(INSTRUCTIONS FOR THE TASK):
Quote the listing below word for word, stopping after the line that contains "# ------------------------------------------------ from the".

------------

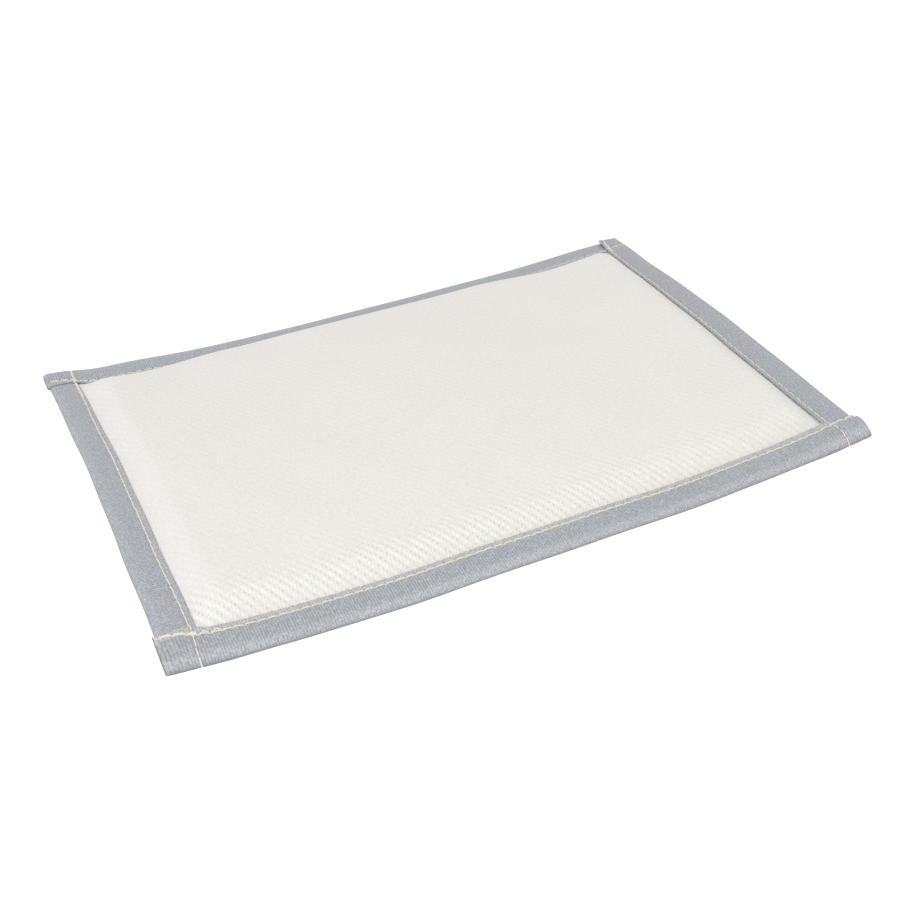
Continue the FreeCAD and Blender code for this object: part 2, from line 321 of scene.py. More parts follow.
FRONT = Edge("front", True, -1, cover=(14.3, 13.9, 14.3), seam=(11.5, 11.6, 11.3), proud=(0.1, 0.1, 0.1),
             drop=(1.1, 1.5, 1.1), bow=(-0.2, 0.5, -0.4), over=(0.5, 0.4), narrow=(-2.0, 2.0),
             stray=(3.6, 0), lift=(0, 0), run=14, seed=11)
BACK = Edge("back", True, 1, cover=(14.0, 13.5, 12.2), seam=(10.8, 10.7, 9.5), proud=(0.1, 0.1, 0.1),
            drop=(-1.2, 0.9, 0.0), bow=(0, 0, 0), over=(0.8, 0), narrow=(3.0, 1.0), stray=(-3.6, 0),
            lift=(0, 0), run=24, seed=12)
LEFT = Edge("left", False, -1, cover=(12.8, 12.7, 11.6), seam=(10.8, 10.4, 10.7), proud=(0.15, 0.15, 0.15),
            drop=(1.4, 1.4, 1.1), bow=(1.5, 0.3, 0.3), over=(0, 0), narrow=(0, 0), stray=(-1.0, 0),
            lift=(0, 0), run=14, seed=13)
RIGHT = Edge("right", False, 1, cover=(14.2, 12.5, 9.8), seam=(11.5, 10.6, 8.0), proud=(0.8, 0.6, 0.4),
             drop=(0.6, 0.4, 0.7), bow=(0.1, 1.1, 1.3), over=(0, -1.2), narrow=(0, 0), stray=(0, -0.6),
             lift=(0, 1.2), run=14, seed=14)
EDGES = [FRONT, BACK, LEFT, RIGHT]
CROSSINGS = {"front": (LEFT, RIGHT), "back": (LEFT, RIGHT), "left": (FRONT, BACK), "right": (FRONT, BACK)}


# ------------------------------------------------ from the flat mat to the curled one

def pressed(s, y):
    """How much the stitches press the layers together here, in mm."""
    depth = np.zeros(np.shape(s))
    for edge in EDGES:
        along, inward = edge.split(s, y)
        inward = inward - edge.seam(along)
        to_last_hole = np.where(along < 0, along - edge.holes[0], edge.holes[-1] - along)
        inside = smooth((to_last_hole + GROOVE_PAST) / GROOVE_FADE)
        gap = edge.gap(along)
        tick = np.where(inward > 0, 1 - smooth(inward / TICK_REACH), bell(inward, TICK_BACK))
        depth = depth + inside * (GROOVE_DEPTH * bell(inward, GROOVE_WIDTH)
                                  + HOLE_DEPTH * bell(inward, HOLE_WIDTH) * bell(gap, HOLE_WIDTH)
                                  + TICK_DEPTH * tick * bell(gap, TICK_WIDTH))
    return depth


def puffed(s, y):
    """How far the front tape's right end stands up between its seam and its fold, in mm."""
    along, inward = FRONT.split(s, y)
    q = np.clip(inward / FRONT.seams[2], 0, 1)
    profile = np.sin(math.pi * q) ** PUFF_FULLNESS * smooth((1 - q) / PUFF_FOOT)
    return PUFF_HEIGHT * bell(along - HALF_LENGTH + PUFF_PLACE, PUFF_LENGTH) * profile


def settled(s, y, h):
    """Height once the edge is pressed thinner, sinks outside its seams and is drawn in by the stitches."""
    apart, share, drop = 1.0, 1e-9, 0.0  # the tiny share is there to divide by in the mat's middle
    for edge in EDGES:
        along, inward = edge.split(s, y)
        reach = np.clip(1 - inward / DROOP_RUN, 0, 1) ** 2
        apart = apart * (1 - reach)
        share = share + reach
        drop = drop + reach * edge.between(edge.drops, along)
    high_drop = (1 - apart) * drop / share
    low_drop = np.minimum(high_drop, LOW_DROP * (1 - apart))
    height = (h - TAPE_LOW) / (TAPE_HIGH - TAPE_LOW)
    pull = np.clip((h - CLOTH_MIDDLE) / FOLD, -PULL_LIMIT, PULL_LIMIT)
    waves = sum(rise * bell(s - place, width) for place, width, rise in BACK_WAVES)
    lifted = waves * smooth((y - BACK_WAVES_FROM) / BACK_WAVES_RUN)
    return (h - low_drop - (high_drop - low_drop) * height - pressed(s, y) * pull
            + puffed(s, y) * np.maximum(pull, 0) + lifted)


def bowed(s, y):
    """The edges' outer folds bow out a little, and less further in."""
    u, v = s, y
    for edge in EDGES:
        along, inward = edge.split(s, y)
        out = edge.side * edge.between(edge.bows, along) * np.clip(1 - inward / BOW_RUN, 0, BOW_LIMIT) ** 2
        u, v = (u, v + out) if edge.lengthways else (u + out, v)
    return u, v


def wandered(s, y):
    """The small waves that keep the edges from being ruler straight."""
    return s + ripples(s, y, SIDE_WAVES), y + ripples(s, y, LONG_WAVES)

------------

(SOLVED PROBLEM):
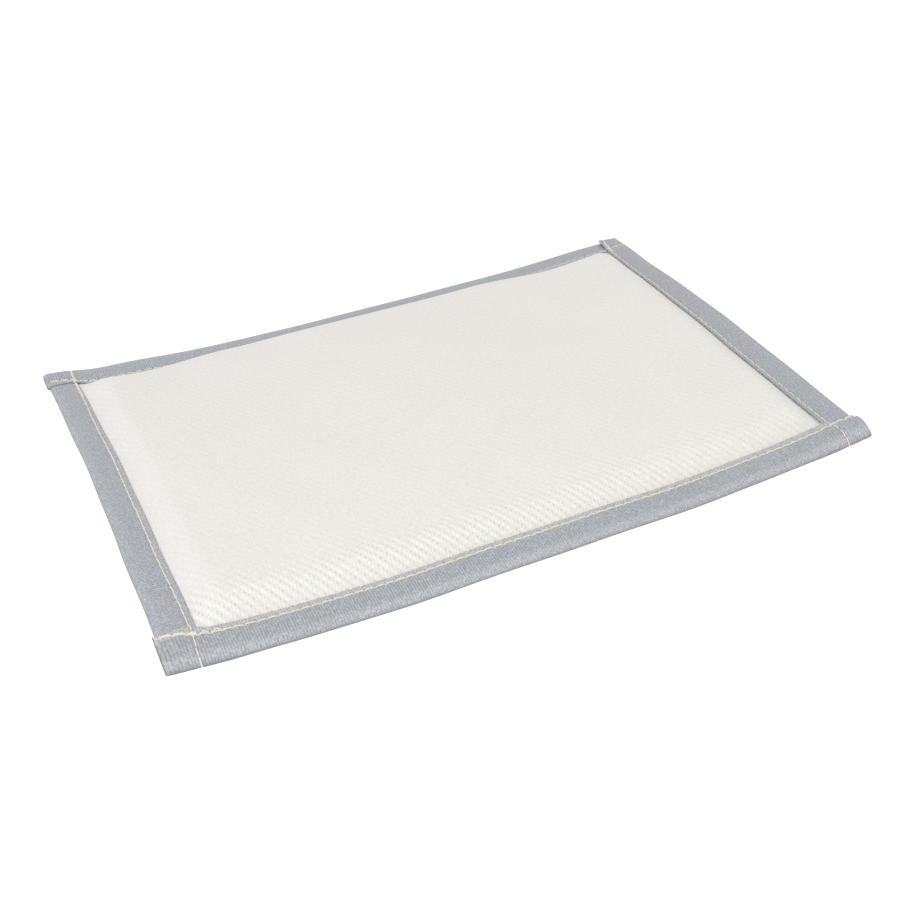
Continue the FreeCAD and Blender code for this object: part 2, from line 321 of scene.py. More parts follow.
FRONT = Edge("front", True, -1, cover=(14.3, 13.9, 14.3), seam=(11.5, 11.6, 11.3), proud=(0.1, 0.1, 0.1),
             drop=(1.1, 1.5, 1.1), bow=(-0.2, 0.5, -0.4), over=(0.5, 0.4), narrow=(-2.0, 2.0),
             stray=(3.6, 0), lift=(0, 0), run=14, seed=11)
BACK = Edge("back", True, 1, cover=(14.0, 13.5, 12.2), seam=(10.8, 10.7, 9.5), proud=(0.1, 0.1, 0.1),
            drop=(-1.2, 0.9, 0.0), bow=(0, 0, 0), over=(0.8, 0), narrow=(3.0, 1.0), stray=(-3.6, 0),
            lift=(0, 0), run=24, seed=12)
LEFT = Edge("left", False, -1, cover=(12.8, 12.7, 11.6), seam=(10.8, 10.4, 10.7), proud=(0.15, 0.15, 0.15),
            drop=(1.4, 1.4, 1.1), bow=(1.5, 0.3, 0.3), over=(0, 0), narrow=(0, 0), stray=(-1.0, 0),
            lift=(0, 0), run=14, seed=13)
RIGHT = Edge("right", False, 1, cover=(14.2, 12.5, 9.8), seam=(11.5, 10.6, 8.0), proud=(0.8, 0.6, 0.4),
             drop=(0.6, 0.4, 0.7), bow=(0.1, 1.1, 1.3), over=(0, -1.2), narrow=(0, 0), stray=(0, -0.6),
             lift=(0, 1.2), run=14, seed=14)
EDGES = [FRONT, BACK, LEFT, RIGHT]
CROSSINGS = {"front": (LEFT, RIGHT), "back": (LEFT, RIGHT), "left": (FRONT, BACK), "right": (FRONT, BACK)}


# ------------------------------------------------ from the flat mat to the curled one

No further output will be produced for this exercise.